The brother of slain Bell Gardens Mayor Daniel Crespo has filed a wrongful death suit seeking $50 million in punitive damages against Crespo's wife, who allegedly shot her husband during an argument.
The 45-year-old mayor was shot Sept. 30 at the family's condominium in the small Los Angeles County city. Authorities say Crespo's wife, Lyvette, 43, shot him multiple times after he punched their 19-year-old son, Daniel Jr.
Crespo's brother, William Crespo, filed the lawsuit on behalf of his mother, and said at a news conference Monday he thought the killing was planned.
He claimed Lyvette Crespo would frequently provoke her husband and threaten to kill him, because she was jealous that he was unfaithful.
"She said she was going to divorce my brother when the kids turned 18," William Crespo said. "The kids turned 18. My brother went and he got himself another girlfriend, and she got jealous and she was holding it all inside. I guess she just let it all out and killed him."

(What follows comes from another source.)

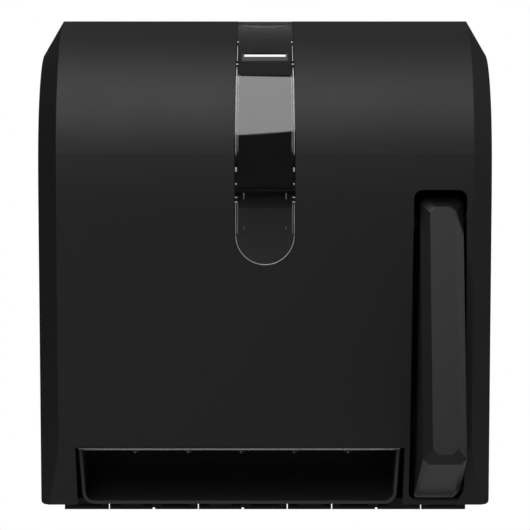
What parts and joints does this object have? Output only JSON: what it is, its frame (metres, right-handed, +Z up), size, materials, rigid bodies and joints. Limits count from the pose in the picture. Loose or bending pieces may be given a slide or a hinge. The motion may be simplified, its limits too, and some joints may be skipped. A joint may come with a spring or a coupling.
{
  "type": "lever paper towel dispenser",
  "caption": "Black wall-mounted lever paper towel dispenser: arched hinged cover, smoked window, long push lever, sector-driven feed roller, outlet with saw-edged tear bar.",
  "frame": {"origin": "centre of the flat back face at mid-width and mid-height, on the wall plane", "axes": "+X to the right seen from the front, +Y into the wall, +Z up"},
  "size_m": [0.33, 0.242, 0.366],
  "materials": {
    "casing": "satin moulded black, fine grain",
    "window": "clear smoke, polished",
    "lever": "satin moulded black",
    "chassis": "moulded black",
    "grey_plastic": "moulded grey",
    "white_plastic": "moulded natural",
    "steel": "bright drawn",
    "blade": "brushed, saw edge",
    "plated": "black plated sheet",
    "grip": "moulded rubber",
    "spring": "drawn wire"
  },
  "bodies": {
    "chassis": {"back_housing": "casing", "foot_tray": "casing", "left_frame": "plated", "right_frame": "plated", "chute": "chassis", "nose_guide": "chassis", "tear_bar": "blade", "feed_bush_left": "white_plastic", "feed_bush_right": "white_plastic", "lever_bracket": "plated", "lever_pivot_pin": "plated", "lever_spring": "spring", "hinge_pin_left": "steel", "hinge_pin_right": "steel", "pinch_spring_left": "spring", "pinch_spring_right": "spring", "spring_post": "grey_plastic", "right_roll_arm": "grey_plastic", "arm_lug_lower": "grey_plastic", "arm_lug_upper": "grey_plastic", "arm_pivot_pin": "steel"},
    "cover": {"cover_shell": "casing", "window": "window", "keeper_left": "casing", "keeper_right": "casing"},
    "lever": {"lever_grip": "lever", "sector_arm": "chassis"},
    "pinion": {"drive_pinion": "white_plastic", "clutch_ring": "steel"},
    "feed_roller": {"feed_shaft": "steel", "feed_core": "grey_plastic", "feed_knob": "grey_plastic", "feed_grip_1": "grip", "feed_grip_2": "grip", "feed_grip_3": "grip", "feed_grip_4": "grip", "feed_grip_5": "grip", "feed_grip_6": "grip"},
    "pinch_carrier": {"pinch_block_left": "white_plastic", "pinch_block_right": "white_plastic", "pinch_shaft": "steel"},
    "pinch_roller": {"pinch_sleeve_1": "grey_plastic", "pinch_sleeve_2": "grey_plastic", "pinch_sleeve_3": "grey_plastic", "pinch_sleeve_4": "grey_plastic", "pinch_sleeve_5": "grey_plastic", "pinch_sleeve_6": "grey_plastic"},
    "left_arm": {"left_roll_arm": "grey_plastic"},
    "left_hub_body": {"left_hub": "grey_plastic"},
    "right_hub_body": {"right_hub": "grey_plastic"},
    "latch": {"latch_bar": "grey_plastic"}
  },
  "joints": [
    {"name": "cover_hinge", "type": "hinge", "parent": "chassis", "child": "cover", "pos_m": [0, -0.152, -0.168], "axis": [1, 0, 0], "range_deg": [0, 80]},
    {"name": "lever_swing", "type": "hinge", "parent": "chassis", "child": "lever", "pos_m": [0, -0.165, 0.033], "axis": [1, 0, 0], "range_deg": [0, 16], "stiffness_Nm_per_rad": 1, "springref_deg": -20.05, "deforming": ["lever_spring"]},
    {"name": "pinion_spin", "type": "hinge", "parent": "chassis", "child": "pinion", "pos_m": [0, -0.125, -0.10962], "axis": [1, 0, 0], "range_deg": [-301, 1]},
    {"name": "feed_spin", "type": "hinge", "parent": "chassis", "child": "feed_roller", "pos_m": [0, -0.125, -0.10962], "axis": [1, 0, 0], "continuous": true},
    {"name": "pinch_float", "type": "slide", "parent": "chassis", "child": "pinch_carrier", "axis": [0, 1, 0], "range_m": [0, 0.002], "stiffness_N_per_m": 2000, "springref_m": -0.001, "deforming": ["pinch_spring_left", "pinch_spring_right"]},
    {"name": "pinch_spin", "type": "hinge", "parent": "pinch_carrier", "child": "pinch_roller", "pos_m": [0, -0.0947, -0.10962], "axis": [1, 0, 0], "continuous": true},
    {"name": "left_arm_swing", "type": "hinge", "parent": "chassis", "child": "left_arm", "pos_m": [-0.128, -0.014, 0.08], "axis": [0, 0, -1], "range_deg": [0, 12], "stiffness_Nm_per_rad": 0.3, "springref_deg": -9.74},
    {"name": "left_hub_spin", "type": "hinge", "parent": "left_arm", "child": "left_hub_body", "pos_m": [-0.112, -0.103, 0.08], "axis": [1, 0, 0], "continuous": true},
    {"name": "right_hub_spin", "type": "hinge", "parent": "chassis", "child": "right_hub_body", "pos_m": [0.076, -0.103, 0.08], "axis": [1, 0, 0], "continuous": true},
    {"name": "latch_slide", "type": "slide", "parent": "chassis", "child": "latch", "axis": [1, 0, 0], "range_m": [0, 0.01]}
  ],
  "couplings": [
    {"joint": "pinion_spin", "follows": "lever_swing", "ratio": -18.75},
    {"joint": "pinch_spin", "follows": "feed_spin", "ratio": -2}
  ]
}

The night of the shooting, Daniel Jr. called 911 and told the dispatcher his mother "was defending herself" when she fatally shot her husband, according to a recording of the call obtained by NBC4.
"My parents got in an argument, and there were shots fired," he tells the dispatcher, later saying "It wasn't my mom's fault...She was defending herself."
The suit, filed on behalf of Crespo's mother in LA County Superior Court, alleges that Lyvette Crespo had threatened to kill her husband many times and used an unwarranted amount of force to kill her husband, concluding that she "is a cold blooded killer."
Lyvette Crespo should have called 911 before shooting her husband, and breached her fiduciary duty to him by killing him, the suit alleges.
William Crespo's attorney, James Devitt, called the mayor's relationship "turbulent," showing a text message at the news conference that supposedly showed the Bell Gardens mayor demanding his wife stop threatening to "shoot me in d head!!!"
"Daniel was no angel…obviously he had a bit of a zipper problem," Devitt said at the news conference, held in front of Bell Gardens City Hall.
He continued: "In California, you cannot use deadly force against non-deadly force. You can’t just shoot people five times because they’re having a bad day."
After the shooting, Daniel Jr. and Lyvette Crespo were questioned by police for several hours, but both were released that night. Lyvette Crespo remains free as authorities investigate the shooting.
Lyvette Crespo's lawyer told NBC4 he would respond to the new allegations made in the lawsuit Tuesday morning. He has described Lyvette Crespo as a longtime victim of domestic violence, but her brother-in-law says the allegations shocked him and he feels conflicted about what happened.
"He loved (his family) more than life. He loved his wife a lot, he always loved his wife," William Crespo told NBC4 earlier this month.
"If it was that, she should've called 911. She shouldn't take matters into her own hands. She's not the cops," Crespo said in a separate interview. "I love her; I still love her. She's still my sister-in-law; I'm always going to love her."